契約書を複数作成した場合の課税関係

契約書は、各契約当事者が1通ずつ所持するのが一般的ですが、これは「契約の当事者がそれぞれ相手方当事者等に対して成立した契約の内容を主張・証明するために作った」ということになります。

場合により、契約当事者の一方が所持するものに正本または原本と表示し、他方が所持するものに写し、副本、謄本等と表示することがあります。しかし、写し、副本、謄本等と表示された文書であっても、次のような形態のものは契約の成立を証明する目的で作成されたことが文書上明らかなため、印紙税の課税対象になります。

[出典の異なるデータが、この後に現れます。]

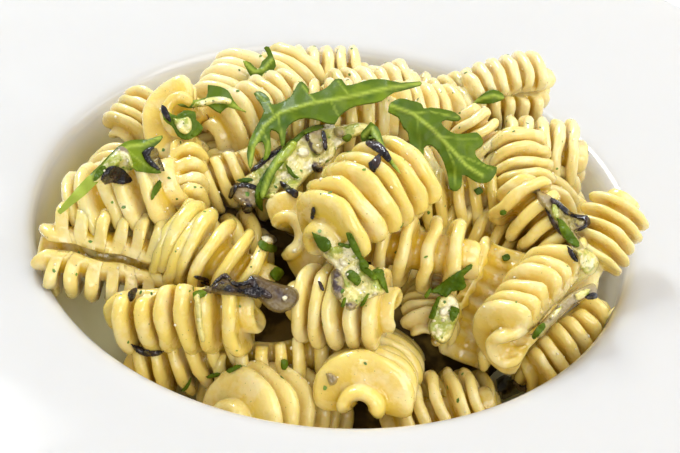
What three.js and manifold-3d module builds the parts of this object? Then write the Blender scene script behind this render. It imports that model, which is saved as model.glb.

  1. 契約当事者の双方または一方の署名又は押印があるもの
     
  2. 正本等と相違ないこと、または写し、副本、謄本等であることなどの契約当事者の証明のあるもの

なお、所持する文書に自分だけの印鑑を押したものは、契約の相手方当事者に対して証明の用をなさないものであるため、課税対象とはなりません。

また、契約書の正本をコピー機で複写しただけのものは、単なる写しにすぎないため課税対象とはなりません。

印紙税は、契約の成立を証明する目的で作成された文書を課税対象とするものなので、一つの契約について2通以上の文書が作成された場合、その全部の文書がそれぞれ契約の成立を証明する目的で作成されたものであれば、全て印紙税の課税対象となります。

契約書は1部だけ、後はコピーで印紙代節約

契約書を作る際、双方が押印したものを持つために2部作ることが一般的です。

しかしこの場合、印紙を両方に貼らなくてはいけません。2部作れば2倍、3部作れば3倍の印紙代がかかります。

もし、「わざわざ押印したものでなくてもいい、手元には写しで十分」ということであれば、契約書は1部だけ作りましょう。

そして、各自押印して印紙を貼り、割印して契約書を作ったら、それをコピーしましょう。コピーしたものには印紙代はかかりません。

但し、コピーしたものであっても、その後に書き足すと課税対象となることがあります。例えば、コピーしたものに契約当事者が押印したり、正本と相違ないことの証明などを書き加えた場合は、単なる写しではなくなってしまうため、課税対象になることがあります。

しかし実は・・・単なるコピーは証拠能力としては弱く、相違ないことの証明がないと証拠能力が不十分だったりします。それを踏まえた上で、コピーにするか複数部作るか検討しましょう。